P.S. The two bottles of wines are French, not New Zealand, but that’s OK!

And now we'll return to the story of Arthur Bayly and Mary Collins in The Olympic Challenge, continued from the previous blog ...



“Ah, well, we’s got experience of getting’ stuff, you know,” said Hemi, looking sheepish. “Yeah, did a bit of time for it, of course, but got away with a lot of it. Anyway, they put us on a plane with maps and stuff of where it probably was and who might’a had it and we got here. Cor, big bloody plane, huh! Trouble was, me mate, Eru … well, silly bugger thought he’d make a bit of money on the side selling his weed – Māori j’wanna we call it! Yeah, marijuana. Well, I shoulda’ known he’d do something stupid but I’s just so excited about a trip to Ngati Wikitoria, Queen Victoria’s tribe, and to use my skills to honour my people. Anyway, he got caught. I managed to nick his stash off him before he got arrested and mighta’ saved him a few years in clink. So I’s on my own ‘cept for this lanky blonde fella’ I got talking to in the plane – yeah, the one out there now – and he seemed to know lot’a stuff and said the taonga was in this lord’s house so we … well he took me there and I got in and found nuttin’. Then he said there’s this insurance expert, aah, Mr Bayly, who knew where it was and then I’s told the boss of this insurance company, this, aah, Mr Lord … bloody lords everywhere an’ I got confused. Anyway, this blondy – said his name was Michael Summers but I heard some call him Brian so I’s not so sure – said he was after stuff, some plans stolen from someone important and we could help each other get our stuff. Actually, he said this at the start, on the big plane – sorry, getting’ the story arse about face here. So, yeah, we went after this Mr Lord, not the lord, Mr Lord …”

“Sam Lord?” asked Sam.

“Yeah, that’s him, Sam Lord,” said Hemi. “Don’t know what he looks like but he’s supposed to be big in the crime world, according to this Michael or Brian or whoever.”

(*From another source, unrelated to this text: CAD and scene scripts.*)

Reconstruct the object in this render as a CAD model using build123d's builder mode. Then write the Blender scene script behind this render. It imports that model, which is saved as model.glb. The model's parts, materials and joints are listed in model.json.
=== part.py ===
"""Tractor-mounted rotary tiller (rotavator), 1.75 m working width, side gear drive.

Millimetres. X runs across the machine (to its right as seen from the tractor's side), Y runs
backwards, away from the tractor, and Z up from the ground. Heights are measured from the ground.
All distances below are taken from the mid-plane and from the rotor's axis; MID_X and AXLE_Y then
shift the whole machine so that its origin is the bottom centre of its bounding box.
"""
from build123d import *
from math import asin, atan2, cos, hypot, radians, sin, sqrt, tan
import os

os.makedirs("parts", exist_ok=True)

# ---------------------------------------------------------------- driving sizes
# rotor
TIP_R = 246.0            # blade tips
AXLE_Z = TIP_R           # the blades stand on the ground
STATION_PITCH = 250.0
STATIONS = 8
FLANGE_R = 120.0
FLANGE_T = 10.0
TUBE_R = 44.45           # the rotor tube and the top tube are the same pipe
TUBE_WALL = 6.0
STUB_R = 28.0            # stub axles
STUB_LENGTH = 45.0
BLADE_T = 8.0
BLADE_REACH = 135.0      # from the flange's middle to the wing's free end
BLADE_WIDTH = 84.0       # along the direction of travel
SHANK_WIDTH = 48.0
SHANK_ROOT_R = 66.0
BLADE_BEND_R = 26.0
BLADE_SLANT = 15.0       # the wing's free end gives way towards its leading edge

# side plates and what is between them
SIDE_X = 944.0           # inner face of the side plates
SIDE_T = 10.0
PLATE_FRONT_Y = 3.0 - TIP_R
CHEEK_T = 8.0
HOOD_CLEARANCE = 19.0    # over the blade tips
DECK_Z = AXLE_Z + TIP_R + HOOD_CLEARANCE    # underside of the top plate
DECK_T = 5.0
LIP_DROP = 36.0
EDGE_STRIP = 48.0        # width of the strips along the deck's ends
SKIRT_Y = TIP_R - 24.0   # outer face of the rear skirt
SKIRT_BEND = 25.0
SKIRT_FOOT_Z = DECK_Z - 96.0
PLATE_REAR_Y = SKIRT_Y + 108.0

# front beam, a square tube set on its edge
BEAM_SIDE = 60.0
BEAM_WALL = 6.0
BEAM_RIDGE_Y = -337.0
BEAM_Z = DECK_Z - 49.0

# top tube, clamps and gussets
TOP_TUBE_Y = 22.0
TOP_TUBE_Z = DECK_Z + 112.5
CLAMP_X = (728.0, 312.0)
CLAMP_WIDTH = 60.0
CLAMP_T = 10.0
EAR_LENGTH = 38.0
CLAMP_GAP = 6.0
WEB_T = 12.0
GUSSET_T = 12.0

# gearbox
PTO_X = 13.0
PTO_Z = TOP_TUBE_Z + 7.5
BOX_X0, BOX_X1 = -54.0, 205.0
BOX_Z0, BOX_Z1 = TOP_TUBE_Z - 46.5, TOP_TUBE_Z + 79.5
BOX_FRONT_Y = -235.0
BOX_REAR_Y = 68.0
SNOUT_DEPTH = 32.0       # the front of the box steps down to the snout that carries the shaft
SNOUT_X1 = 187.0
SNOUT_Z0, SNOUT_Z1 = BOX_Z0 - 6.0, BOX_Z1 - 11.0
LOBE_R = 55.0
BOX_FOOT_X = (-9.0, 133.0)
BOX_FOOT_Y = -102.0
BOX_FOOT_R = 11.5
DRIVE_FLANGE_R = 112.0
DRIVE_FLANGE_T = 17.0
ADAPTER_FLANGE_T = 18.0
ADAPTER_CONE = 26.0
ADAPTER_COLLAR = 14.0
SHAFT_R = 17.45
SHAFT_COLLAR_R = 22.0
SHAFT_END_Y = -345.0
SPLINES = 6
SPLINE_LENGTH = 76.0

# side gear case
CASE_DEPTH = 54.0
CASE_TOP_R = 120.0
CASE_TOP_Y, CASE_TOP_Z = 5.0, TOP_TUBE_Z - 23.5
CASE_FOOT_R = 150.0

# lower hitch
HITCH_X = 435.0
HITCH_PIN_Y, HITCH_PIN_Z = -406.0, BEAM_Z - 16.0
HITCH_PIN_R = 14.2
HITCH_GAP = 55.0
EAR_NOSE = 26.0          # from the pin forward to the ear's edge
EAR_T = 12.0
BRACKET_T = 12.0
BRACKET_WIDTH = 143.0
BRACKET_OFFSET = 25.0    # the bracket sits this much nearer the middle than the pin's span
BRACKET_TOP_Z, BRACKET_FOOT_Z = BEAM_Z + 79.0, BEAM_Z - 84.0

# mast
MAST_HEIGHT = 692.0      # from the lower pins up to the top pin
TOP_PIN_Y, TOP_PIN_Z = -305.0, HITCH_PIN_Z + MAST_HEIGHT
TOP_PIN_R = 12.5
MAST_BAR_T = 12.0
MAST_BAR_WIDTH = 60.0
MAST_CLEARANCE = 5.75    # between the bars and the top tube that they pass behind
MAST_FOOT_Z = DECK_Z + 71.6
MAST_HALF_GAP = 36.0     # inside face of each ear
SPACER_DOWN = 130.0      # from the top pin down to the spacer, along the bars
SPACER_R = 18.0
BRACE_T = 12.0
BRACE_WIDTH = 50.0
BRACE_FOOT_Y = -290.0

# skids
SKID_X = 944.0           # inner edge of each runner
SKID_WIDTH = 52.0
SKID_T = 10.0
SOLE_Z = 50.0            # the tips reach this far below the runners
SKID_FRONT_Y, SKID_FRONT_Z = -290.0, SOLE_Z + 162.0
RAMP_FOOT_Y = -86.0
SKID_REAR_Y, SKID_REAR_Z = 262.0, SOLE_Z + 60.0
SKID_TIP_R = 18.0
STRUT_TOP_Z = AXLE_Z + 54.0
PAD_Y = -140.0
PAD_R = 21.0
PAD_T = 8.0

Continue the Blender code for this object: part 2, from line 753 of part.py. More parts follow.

“He looks like me,” said Sam, smiling.

“Looks like you?” asked Hemi, frowning.

“Because he is me,” said Sam. “I am Sam Lord, crime world boss, no less.” Sam leant forward to shake Hemi’s hand and realised it was tied behind his back. Sam sat back, looking embarrassed.

“You’re a crime boss?” asked Mary, swivelling round to face Sam.

“Well that’s what this Michael or Brian cove says,” said Sam. “However, that’s new information to me, I can tell you!” A relieved chuckle circulated the room.

“Yeah, well, I started having my doubts about this Michael fella but I had no other leads,” said Hemi. “You never know who you can trust, do you?”

“Yeah, not even burglars, Hemi,” said John, punching him playfully on the shoulder.

“Yeah, suppose so,” said Hemi, smiling broadly for the first time – bright, white teeth in a brown face, lighting up the room. “Anyway, you wanna’ know the story or not?”

“Yes, yes, Hemi, keep going, please,” said Belinda, sitting forward on her seat, hands clasped.

“Yeah, well, where to start,” said Hemi, looking up as if for inspiration. “Aah, I discovered – well, I think it’s right – this Michael fella’ is working for, or maybe with, a George Sanderson …”

“George Sanderson?” asked Sam, looking shocked. “The Assistant Commissioner, Special Operations, of the London Metropolitan Police? That George Sanderson?”

“Yeah, could be,” said Hemi. “He’s got something to do with security and police and stuff. Seems to have a lot of strings to pull.”

“You’re dashed right he does!” said Sam. “And he’s the sod who they were taking orders from where I was held!”

“And other things I found out,” said Hemi, warming to his tale. “I went through his stuff once or twice and it could be, not really sure, but this George Sanderson could be paid – paid bloody heaps if the stuff I read was correct – aah, paid by one of the power companies here or the petrol companies. Maybe they’re all the same. Y’know, owning one another …”

“Aha, it’s coming together now,” said Sam with a deep sigh. “God, why didn’t I see it all before? See, they captured me with the plans in my briefcase but, because the plans cannot be seen in artificial light, they thought they were useless pieces of paper. They promised to release me if I gave them the “proper” plans, which is why I got you, Mary, to bring another set of bogus plans, like the ones John and Belinda were carting around.”

“Ours were bogus?” asked John, looking astonished.

“Sorry, John, that was for your protection and I’ll explain it later,” said Sam looking embarrassed. “We need to focus on our immediate situation, I’d suggest.”

“Oh shit … sorry, yes!” said John, slapping his palm to his forehead. “So if you’re right, Hemi, the corporations pay the police to do their dirty work. And if it goes wrong, the government servants’ heads roll.”

“Well, heads are already rolling,” said Angus. “There was a something in yesterday’s paper, at home – someone up there tipped them off about the police holding John’s car without authority. There was even a hint the police may have actually stolen it – bit brash for the paper, really.”
“Oh hell, I did that!” said Mary, feeling flushed and faint.

“Hey, hey, just stop a mo’, guys,” said John. “We’re going to have the police knocking on our door so what do we do with Hemi? I gotta’ say I have a good feeling about him.”

“Look, I just want to get our stolen taonga back and get out of this bloody place,” said Hemi. “Enough rain here to sink a waka!”

“I think Hemi knows enough to help us and we might be able to help him,” said John, excitedly. “I vote we stick together with Hemi.”

“I do too, John,” said Sam. “What do you say, Hemi, old chap?”